I turned. The girls in my class were signaling frantically in the direction of my plastic chair, which was smeared with blood.
I had gotten my period in front of French class. Brightly and indisputably.
Casually, as if nothing were the matter, I took off my jacket and wrapped it around my waist. I finished my conjugation, sat back down, wiggled back and forth in my seat to wipe up the blood with my jacket, then excused myself to go to the bathroom.
This incident should have been socially disastrous. One of the girls who signaled frantically was my personal nemesis, someone who had tortured me since the sixth grade. I expected her to crow about it for days. But she didn’t. In that moment, as crimson was soaking the crotch of my jeans, my nemesis had my back.
That story might make some readers uncomfortable. Smearing menstrual blood on your chair? Crotch!? For heaven’s sake, Rae.
We have a lot of hesitation about some of life’s most practical details, especially those details considered feminine. Not all of us want to be reminded that a girl can be hyper-aware of her fat body, or that she might run out of menstrual rags, or even that walking a really, really long time is really, really arduous.
But we all experience those things. Moments when life’s practicalities threaten to ruin our day, or even our lives. Moments that surprise us. Moments that become tragic when they shouldn’t, or add up to nothing when they should be tragic.
I’m not a literary writer. I don’t think stories are wholly found in those details. Give me dragons, explosions, rebellions, and world-altering stakes any day. But I do think that a rebellion is much more interesting if all the girls in camp get their periods regularly and if their thighs ache from walking so much.

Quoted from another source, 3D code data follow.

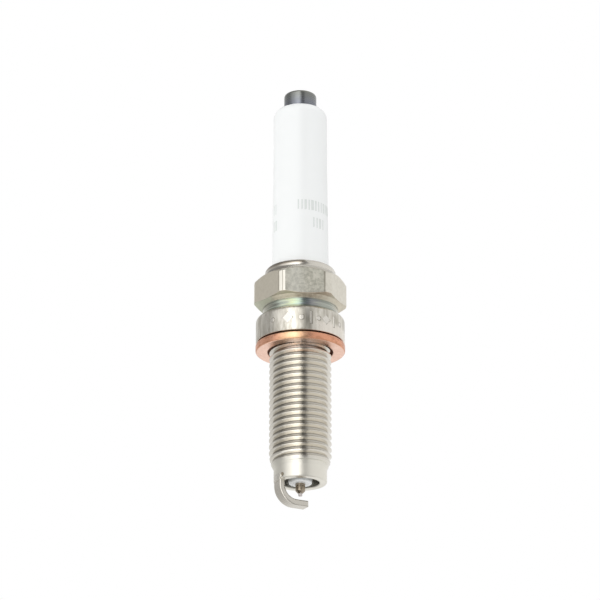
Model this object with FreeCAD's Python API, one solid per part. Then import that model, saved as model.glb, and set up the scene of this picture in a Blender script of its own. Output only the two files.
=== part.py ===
import FreeCAD, Part
import math
import os

# Spark plug for a motorcycle cylinder head: M12 x 1.25 thread of 26.5 mm reach, 16 mm hexagon.
# All sizes are in millimetres. +Z runs along the plug's axis, towards the terminal.
# The origin is the centre of the gasket's lower face, which seals on the cylinder head.

V = FreeCAD.Vector

# Thread, right-handed.
PITCH = 1.25
CREST_R = 5.92
ROOT_R = 5.23
ROOT_FLAT = 0.28
FLANK_ANGLE = 30.0
THREAD_TOP_Z = 0.05         # the crests are full up to here and fade out at 45 degrees above
FADE_TOP = (6.3, -19.0)     # the crests are full above the line from here to FADE_FOOT
FADE_FOOT = (5.62, -22.2)   # where that line bends in to the bare nose
FADE_ROUND = 2.5
GROOVE_PHASE_Z = -1.41      # height of one thread groove on the +X side
GROOVE_TURNS = 20.5         # enough to run out past both ends of the thread
GROOVE_TURNS_BELOW = 18     # turns of the groove below that height
GROOVE_OVERCUT = 0.13       # how far the groove's cutter stands out of the crests
RELIEF_R = 5.15             # smooth neck between thread and collar, where the gasket sits

# Metal shell, outside.
NOSE_R = 5.025
NOSE_EDGE_ROUND = 0.3
NOSE_TOP_ROUND = 0.4
NOSE_TOP_Z = -23.45
SHELL_END_Z = -26.0
COLLAR_R = 8.52
COLLAR_Z = 1.75
COLLAR_TOP_Z = 6.75
COLLAR_SHOULDER_R = 1.0
COLLAR_EDGE_ROUND = 0.3
GROOVE_R = 7.2
GROOVE_FLOOR_Z = 6.9
GROOVE_ROUND = 0.3
GROOVE_TOP_Z = 8.7
HEX_ACROSS_FLATS = 16.0
HEX_CORNER_R = 8.89
HEX_TURN = 7.2              # degrees from the square position, anticlockwise from above
HEX_LOW_Z = 9.7             # where the lower chamfer meets a corner
HEX_KNEE = (7.95, 9.35)     # the lower chamfer is flatter outside this radius
HEX_HIGH_Z = 13.8           # where the upper chamfer meets a corner
CRIMP_R = 6.85
CRIMP_FOOT = (7.4, 14.9)    # where the crimp flares out on to the upper chamfer
CRIMP_NECK_Z = 15.55
CRIMP_TOP_Z = 16.85
CRIMP_ROLL_R = 0.95
CRIMP_HOLLOW_R = 0.6        # hollow rounding at the crimp's foot and neck
CRIMP_CORE_Z = 8.9          # foot of the crimp's round core, inside the hexagon

# Metal shell, inside.
BORE_R = 6.2
SHANK_BORE_R = 4.15
THROAT_R = 3.35
THROAT_END_Z = -12.5
NOSE_BORE_R = 3.6
NOSE_BORE_Z = -12.9
MOUTH_CHAMFER = 0.15
LEDGE_Z = -10.4             # outer edge of the ledge that carries the insulator
LEDGE_SLOPE = 0.625         # drop of the ledge per millimetre inwards
BORE_STEP_Z = (2.6, 4.4)    # cone between the shank's bore and the head's bore
LIP_R = 5.6
LIP_Z = 15.95               # underside of the crimped lip
LIP_ROUND = 0.1

# Insulator.
POST_R = 5.25
POST_FOOT_R = 5.5
POST_TOP_Z = 50.66
POST_ROUND = 1.9
POST_STRAIGHT_Z = 38.0      # the post is straight above this height and tapers below it
POST_FOOT_Z = 16.9
FLANGE_R = 6.1
FLANGE_TOP_Z = 12.0
FLANGE_CHAMFER = 0.3
FLANGE_FOOT_Z = 4.75
FLANGE_FOOT_ROUND = 0.4
SHANK_R = 4.0
SHANK_TOP_Z = 2.9
SHANK_TOP_ROUND = 0.8
SEAT_Z = -10.15
SEAT_INNER_R = 3.2
NOSE_TAPER_Z = -12.5        # the nose tapers from here down to its tip
NOSE_TAPER_R = 3.15
TIP_Z = -26.15
TIP_R = 2.2
TIP_ROUND = 0.35
CAVITY_R = 2.05             # wide bore for terminal stud, resistor and seals
ELECTRODE_BORE_R = 0.96
CAVITY_FOOT_Z = 6.3
CAVITY_CONE = 0.8           # depth of the cone from the wide bore to the electrode's bore

# Conductors in the insulator.
TERMINAL_R = 3.175
TERMINAL_TOP_Z = 54.0
TERMINAL_ROUND = 0.6
CUP_R = 1.7
CUP_DEPTH = 0.8
CUP_EDGE_ROUND = 0.15
CUP_FLOOR_ROUND = 0.4
STUD_R = 1.5
STUD_FOOT_ROUND = 0.3
STUD_FILL_R = 2.0           # the part of the stud that fills the bore
STUD_FOOT_Z = 26.0
STUD_STEP_Z = (47.5, 48.0)  # cone between the stud and the part of it that fills the bore
STUD_RING_COUNT = 3
STUD_RING_LOW_Z = 26.6
STUD_RING_PITCH = 0.8
STUD_RING_DEPTH = 0.2
UPPER_SEAL_Z = (24.5, 29.0)
RESISTOR_Z = (12.5, 24.5)
LOWER_SEAL_FOOT_Z = 6.6
HEAD_TOP_Z = 8.2
HEAD_R = 1.9
HEAD_ROUND = 0.4
HEAD_CONE = 0.75            # depth of the cone under the head
ELECTRODE_R = 0.925
ELECTRODE_SHOULDER_Z = -27.5
ELECTRODE_END_Z = -28.0
ELECTRODE_END_R = 0.45
ELECTRODE_SHOULDER_ROUND = 0.25
ELECTRODE_END_ROUND = 0.08
CORE_R = 0.5
CORE_Z = (-22.0, 5.0)
CORE_POINT = 1.5            # length of the core's lower point
IRIDIUM_R = 0.37
IRIDIUM_ROUND = 0.05
IRIDIUM_Z = (-28.5, -27.5)

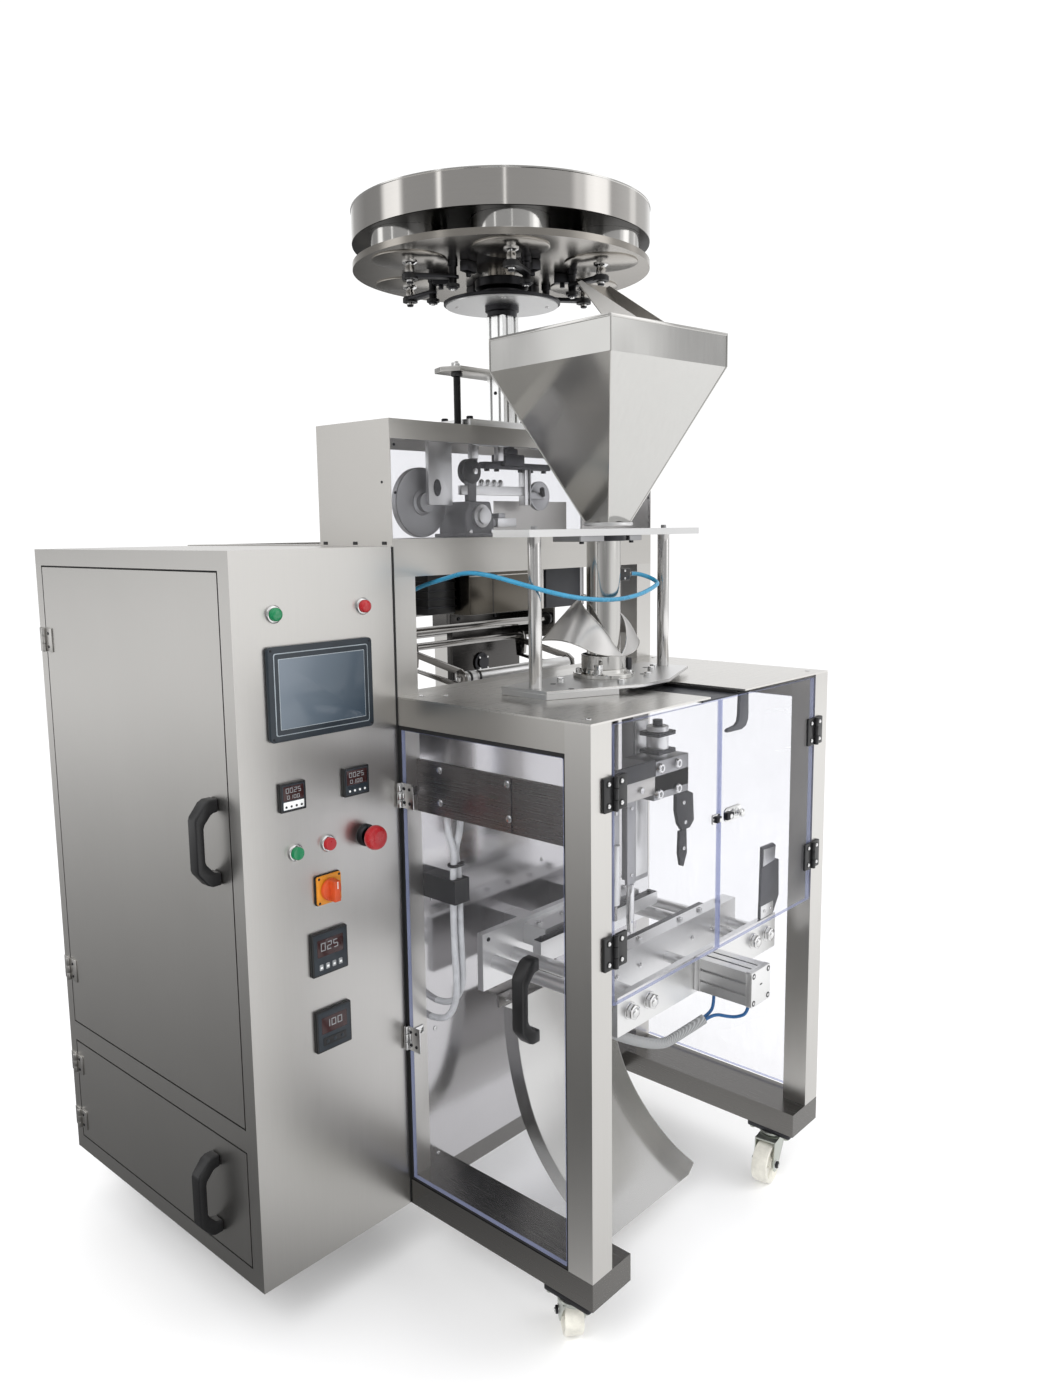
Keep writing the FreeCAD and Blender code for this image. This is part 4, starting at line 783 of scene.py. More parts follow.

HALLIE: Lastly, tell us about a remarkable woman of fantasy literature—an author, reader, agent, editor, scholar, or someone else—who has changed your life.
RAE: I’m going to depart from the question a little, simply because I didn’t encounter a lot of women involved in fantasy literature for a very long time. Appalling, I know. See above about the invisibility of female authors.
I will give a hat tip to my editor, Martha Mihalick of Greenwillow Books, and my agent, Holly Root of Waxman-Leavell. Together, these two fabulous women changed my life by taking a chance on me and tirelessly championing my work.
But the fantasy female who was most formative was fictional: Princess Leia.
I mentioned before that I grew up in a cloistered, religious household. From an early age, I was taught that women had a supernaturally ordained role—raising children, keeping house, supporting the big, strong, money-earning men. It never set right with me. And while I think women ought to be able to choose whatever lifestyle they want—even a supportive, house-keeping, child-rearing one—I always knew that it would be an awkward fit on me, like walking around in scuba flippers instead of sneakers.
Along came Star Wars. I loved everything about that movie, but I loved Princess Leia most of all. Like, her I wanted to be a princess. Like her, I wanted to shoot a laser blaster. And these two were not mutually exclusive. Unlike Cinderella or Sleeping Beauty, Princess Leia was a leader. She wasn’t always kind. She didn’t exist to make the men around her feel good about themselves. Yet she was loved and respected. Did I mention the laser blaster?
I’ve been playing with this juxtaposition of ideals in my own fiction ever since.